We have info on all 50 states, which I got for free by signing up for the travel package for that state. Usually a map is included, with information as to the industry, land, ag, recreation and more. Enough to do a unit study for the state.

We have a collection of old phone books--they are great to teach alphabetizing and also to use when painting to protect the table.

We have a weather station outside. We are weather spotters, so for reporting rainfalls on line, we were given free a rain gauge and thermometer as well as weather posters and books. I spent $19 on ebay buying a windsock for it. Off of freecycle we received a free weather station for indoors--it contains a weather radio and electronic barometer.

We also keep our sewing machines in our classroom, as we sew and the classroom table is a great sewing surface.

Once I announced we were going to homeschool, I had people give me and offer me all sorts of stuff. Most we were able to use, what we couldn't we passed on to others. This is how we got our globe and one set of encyclopedias.

Some items were given as gifts--such as Emily's sewing machine--that was her birthday present one year. (She was tired of sharing mine).

Also, if you go to trade shows, and don't mind advertising, you can stock up on items such as pens, pencils, rulers, notepads, calenders and more.


#8 What do I need to do to start homeschooling?
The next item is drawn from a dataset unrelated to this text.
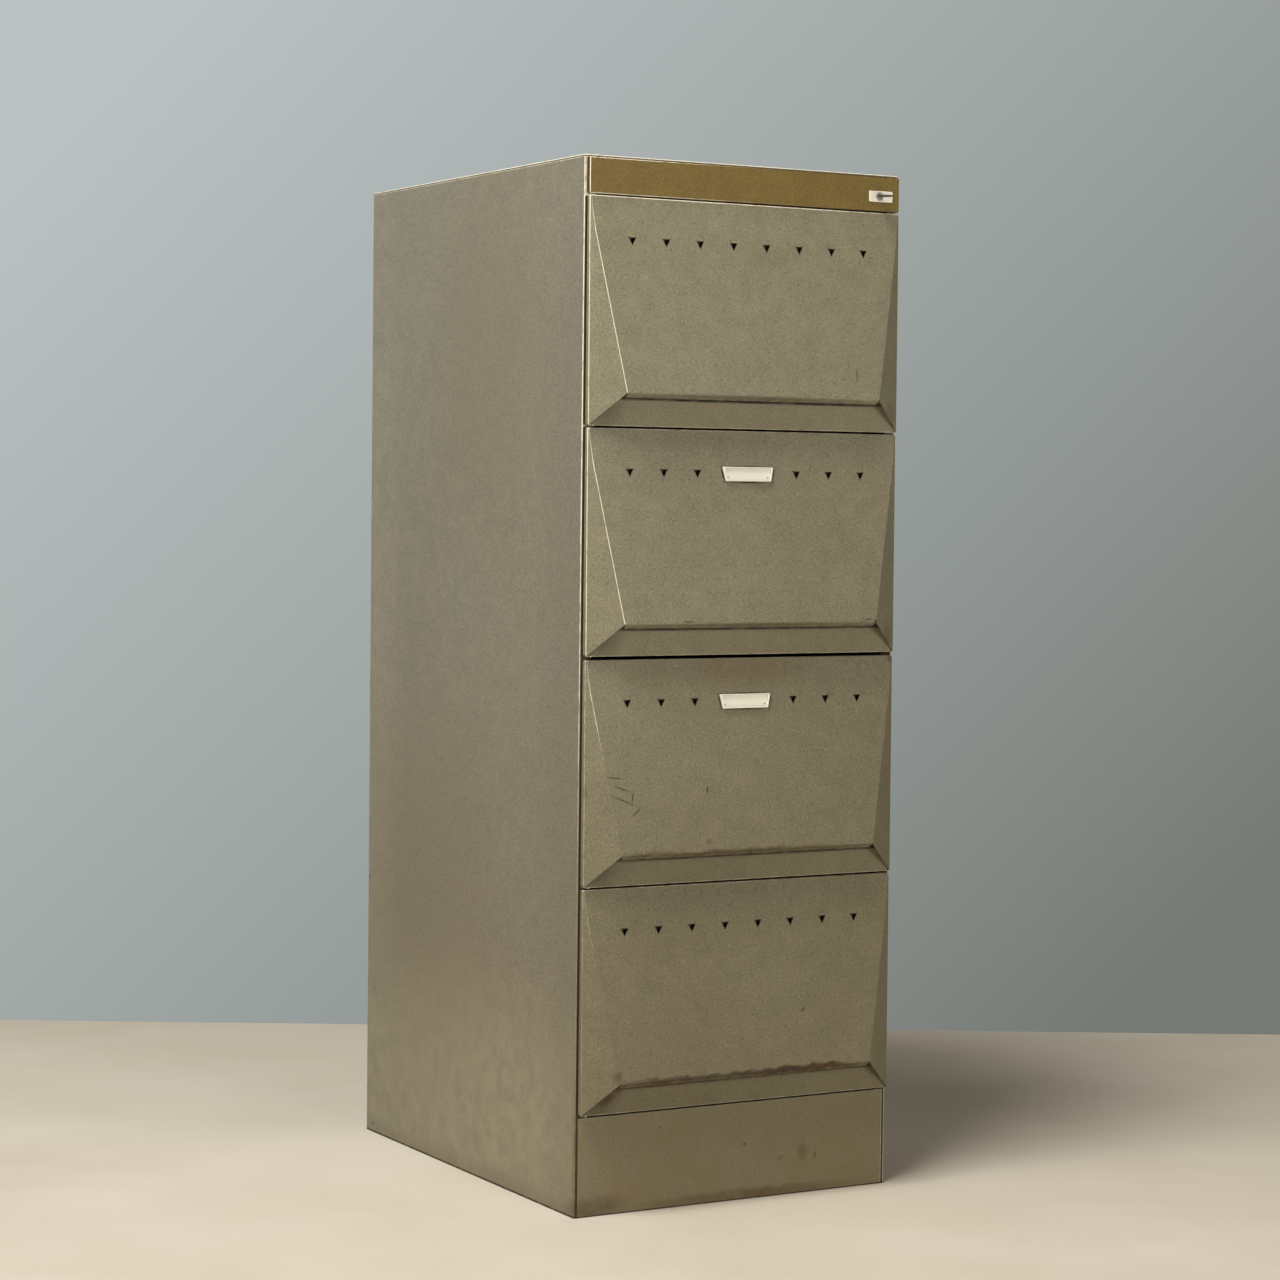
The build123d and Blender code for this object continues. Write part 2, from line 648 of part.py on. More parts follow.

I have been watching blogs, websites and such and am leaning that direction.

Then you are already off to a good start for getting ideas.

First, check your state laws.

Then, what aged child are you teaching? You can get your books or you can go bookless and use the library for your resources. Determine what you are teaching then what you need.

For example, if you are teaching telling time, you need a clock. If you are teaching counting, you probably have a younger child and need items to count that they won't choke on. If you are teaching counting money, then either use real money or get pretend at the $1 store.

If you are teaching colors, gather items of various colors, the ABC's--make some flash cards and cut out pictures of items starting with that letter.

Go to a teacher supply store (without money!!!) and just wander and get ideas and make a list. Then, after you think it over and check out ebay, purchase what you think you will actually use. Check for used first. Call libraries and schools to see when they offer their used book or surplus sales. Also check your state (including state colleges) surplus sales for items such as microscopes or computers.


9 Is homeschooling more expensive than public schooling? What are your costs??

No, at least not for us--it is much, much cheaper.

I would probably spend $1000 per year on school supplies, tennis shoes, school clothes or school uniforms, books, backpacks and such for 3 girls to attend public school. Even more in the private setting (which is what we came out)

This year, since I bought Emilys alpha omega lifepacs, I spent around $250. That is $250 total for all 3 girls. Part of what I bought came new from ebay, and the rest I bought new at the Christian bookstore. This is the most I have spent since we began homeschooling. I will probably spend more before the school year is out, but not a whole lot.

Some families pay for online learning and others buy computer programs. Those routes are more expensive.

Basically you can homeschool and spend whatever your budget is--there is no set amount.

To track their grades, I use the free version of homeschool tracker, found online. I downloaded it and was done with it.

This answers the first 9 quetions. The next time I blog I will answer the ones that were added on during comments.

1 comment:

Anonymous said...

Interesting!! There is some good information here.
Where do you buy your materials?? What are some of the places you can get materials for free??